What to do: Get current with advised sales.
Hedgers: You should be 100% sold in the cash market on 2023-crop. You should have 10% of expected 2024-crop production sold for harvest delivery next fall.
Cash-only marketers: You should be 100% sold on 2023-crop. You should have 10% of expected 2024-crop production sold for harvest delivery next fall.
Wheat
Price action: December SRW wheat rose a nickel to $5.79 1/4, while December HRW rose 4 1/4 cents to $5.88 1/4, each closing nearer the session high. December HRS futures closed 6 1/2 cents higher at $6.16 1/2.
Fundamental analysis: SRW wheat futures notched gains for the third straight session as technical buying continues to prove price supportive. However, persisting global supply concerns are certainly underpinning the wheat complex as southern Russia and Ukraine continue to experience dry conditions. World Weather Inc. reports the area will need moisture soon to ensure the crops get established favorably prior to winter dormancy. Meanwhile, the U.S. Plains are also in need of rain, although there is plenty of time for that to evolve and some is expected next week.
It was reported earlier today that Russia’s Rostov region will export less grain this year due to extreme weather and the sudden market exit of a major grain trader that previously exported nearly half of the region’s grain, according to a regional governor. The Rostov region accounted for over 11% of the country’s total grain harvest last year but was affected by early spring frosts and then by drought. This year’s harvest is expected to be down 30% from year-ago. Moreover, in Ukraine, domestic and export wheat prices are expected to rise in the coming weeks amid much smaller wheat stocks, according to major agricultural producers’ group the Ukraine Agrarian Council (UAC) and analysts.

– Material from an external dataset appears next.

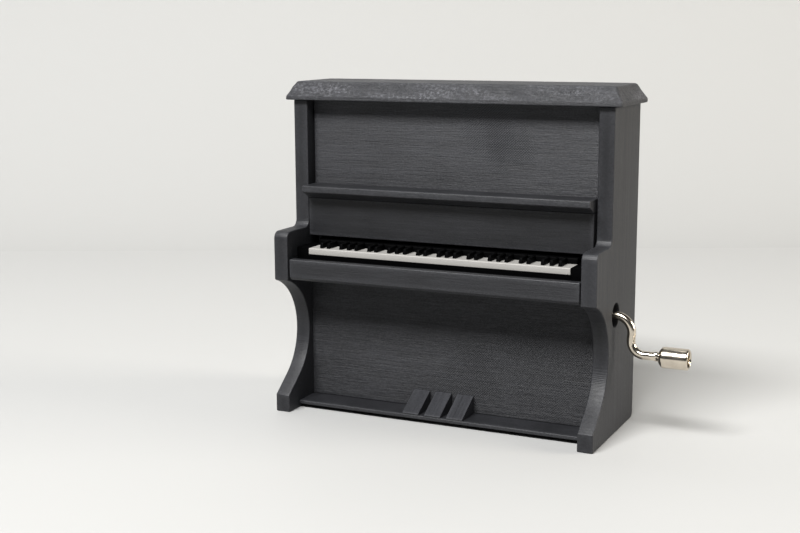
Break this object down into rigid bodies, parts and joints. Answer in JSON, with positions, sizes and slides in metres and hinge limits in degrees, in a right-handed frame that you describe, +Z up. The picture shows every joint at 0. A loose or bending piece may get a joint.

USDA will release its weekly export sales data on Thursday morning, with analysts expecting net sales to have ranged from 300,000 to 550,000 MT during the week ended Sept. 5. Last week, net sales totaled 340,032 MT, down 36% from the previous week and 17% from the four-week average.
Technical analysis: December SRW wheat futures continued to face resistance at $5.79 3/4, though the downside was limited by support at $5.72 3/4, which is backed by the 10, 40- and 20-day moving averages of $5.66 1/4, $5.57 3/4 and $5.54 3/4. A move above initial resistance will face an additional battle at $5.85 1/2, then $5.92 1/2 and again at the psychological $6.00 level, with notable backing from the 100- and 200-day moving averages of $6.17 1/2 and $6.21 1/2.
December HRW futures continue to be supported by 10-, 40- and 20-day moving averages of $5.76 1/2, $5.68 1/2 and $5.63 1/2, while initial resistance stands at $5.88 3/4. A move higher, however, will face additional resistance at $5.93 1/2, then at $6.01 1/4 and the 100- and 200-day moving averages of $6.27 and $6.29. Meanwhile, longer-term support lies at the August low of $5.27 1/4.
What to do: You should have claimed profits on the 2024-crop hedges in July SRW futures. Wait on a corrective rebound to increase sales.
Hedgers: You should be 60% sold on 2024-crop in the cash market. You should also have 10% of anticipated 2025-crop production forward sold for harvest delivery next year.
Cash-only marketers: You should be 60% sold on 2024-crop. You should also have 10% of anticipated 2025-crop production forward sold for harvest delivery next year.
Cotton
Price action: December cotton rose 140 points to 69.61 cents and nearer the daily high.
Fundamental analysis: The cotton market today saw short covering and perceived bargain hunting. A rebound in the crude oil market today also seemingly helped the cotton market bulls.
The consumer price index in August fell for the fifth consecutive month to 2.5%, year-on-year, the lowest since February of 2021. That’s a positive for better consumer demand for apparel in the coming months and heading into the holidays. Traders are reckoning the Fed will cut its main interest rate by 25 basis points next week.
World Weather Inc. today said west Texas rainfall is not likely to be great during the next 10 days and the same is expected of the Blacklands and interior Coastal Bend. Weather in the Delta “will deteriorate later this week as Hurricane Francine will move inland this evening and move up the Delta Thursday and Friday. Cotton in the southeastern states may also experience greater rainfall later this week after already experiencing rain last weekend. Some fiber quality decline may occur because of wet weather in the Delta and southeastern states while west Texas and the Blacklands of Texas continue poised for a good late-season crop development,” said the forecaster.
Thursday morning’s weekly USDA export sales report will be scrutinized by cotton traders. While U.S. cotton sales to China have been lackluster, the cotton bulls point out the other countries are stepping up to buy the U.S. fiber, including India and Pakistan.
Traders are also awaiting Thursday’s monthly USDA supply and demand report, which a Reuters survey shows the average of analysts’ estimates for U.S. cotton production at 15.31 million bales. That’s slightly above what USDA forecast in its August S&D report.
Technical analysis: The cotton futures bears still have the overall near-term technical advantage as prices chop in a trading range at lower levels. The next upside price objective for the cotton bulls is to produce a close in December futures above technical resistance at the August high of 71.36 cents. The next downside price objective for the cotton bears is to close prices below solid technical support at the August low of 66.26 cents. First resistance is seen at 70.00 cents and then at 71.00 cents. First support is seen at 69.00 cents and then at today’s low of 68.05 cents.
What to do: Get current with advised sales.
Hedgers: You should be 100% sold on 2023-crop. You should also have 25% of expected 2024-crop production forward sold for harvest delivery.
Cash-only marketers: You should be 100% sold on 2023-crop. You should also have 25% of expected 2024-crop production forward sold for harvest delivery.